La crise fait son effet !

En dépit de cette multitude d’offres et promotions, tous les voyagistes que nous avons visités lundi et mardi derniers confirment la tendance à la baisse de l’intérêt aux voyages organisés. «Certes, ils subsistent quelques produits de voyage organisés vers la Tunisie par bus, mais cela reste minime comparativement aux années précédentes», a avoué un voyagiste implanté au boulevard principal de la Nouvelle-ville. «Les familles qui optent pour les fêtes de fin d’années à l’étranger le font à titre privé, lorsque les procédures de visas le leur permettent.
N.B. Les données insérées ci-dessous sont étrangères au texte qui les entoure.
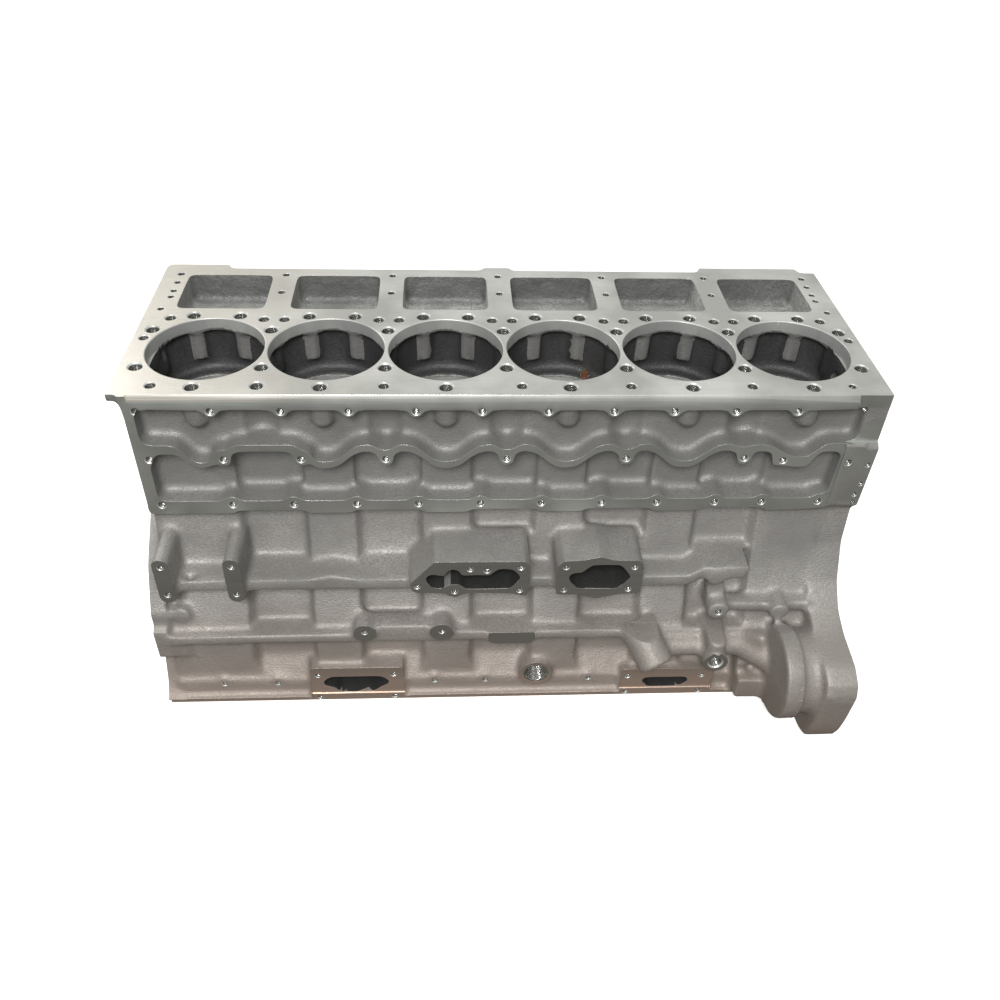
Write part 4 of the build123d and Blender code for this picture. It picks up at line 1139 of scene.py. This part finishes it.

Même la destination Tunisie est entreprise sans passer par nos services, la crise y est certainement pour quelque chose», explique-t-il. Mais pas que cela. Les restrictions à l’obtention des visas ont mis à mal la quasi-totalité des agences qui ne peuvent plus assurer ce service pour leurs clients lorsqu’il s’agit d’opter pour un pays européen. «Par le passé, nous le faisions avec aisance et cela arrangeait notre clientèle, mais depuis que le visa est devenu un vrai casse-tête, l’ensemble des voyagistes évitent sciemment de proposer les voyages de réveillon vers ces pays», dira un autre voyagiste sis sur le même boulevard à la Nouvelle-ville. Réveillonner loin de chez soi prend, certes, la tendance ascendante chez bon nombre d’Algériens, toutes couches sociales confondues, mais cela reste tributaire des changements induits par la santé du porte-monnaie ainsi que par la politique migratoire des pays européens notamment.